Trying to “average down” past DLL. Some firms close positions automatically on DLL breach; others give a warning. Trying to add to losing positions to recover — a common emotional trade — can hit DLL faster than the firm’s automated systems can intervene, creating overshoots that slightly worsen the eventual closing balance.
Frequently asked questions about Daily Loss Limit
Is daily loss limit the same as max drawdown?
No. Max drawdown is cumulative (account life). DLL is per-day. They're different rules with different reference points. Many firms use both layered together; others (Apex post-March 2026, TPT post-January 2025) have removed DLL and rely on trailing/EOD drawdown alone.
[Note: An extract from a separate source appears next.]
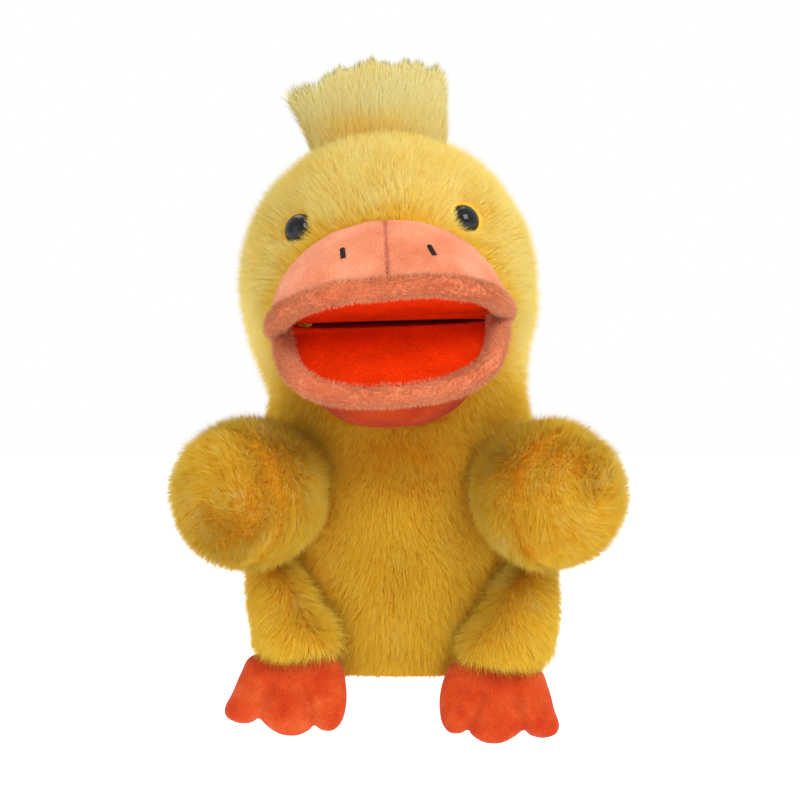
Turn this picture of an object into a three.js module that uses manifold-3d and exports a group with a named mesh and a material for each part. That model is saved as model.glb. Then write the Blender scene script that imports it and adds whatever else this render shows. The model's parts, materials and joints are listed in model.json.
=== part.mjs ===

Does my firm still use a daily loss limit?
Verify on the firm's current rule documentation — DO NOT trust aggregator sites or older reviews. Apex removed DLL on most products in March 2026. TPT removed DLL in January 2025. Topstep still uses it. Tradeify varies. Always check the firm's official help center.
What's the difference between DLL breach and max drawdown breach?
DLL breach typically forces a timeout (close positions, stop trading for the day) — sometimes with account closure, sometimes a warning. Max drawdown breach is universally account-ending, no warning, no recovery.
How is DLL calculated when I had a winning day yesterday?
DLL is calculated from yesterday's closing balance. A winning day doesn't expand your DLL room — it just raises the reference point. If yesterday closed at $52,000 with a $1,500 DLL, today's floor is $50,500.
Why do prop firms remove daily loss limits?
Trailing/EOD max drawdown alone is sufficient risk management with modern real-time monitoring. DLL was historically a "safety net" because firms couldn't monitor intraday breaches fast enough. With improved infrastructure, firms can rely on max drawdown alone, which traders prefer for simplicity.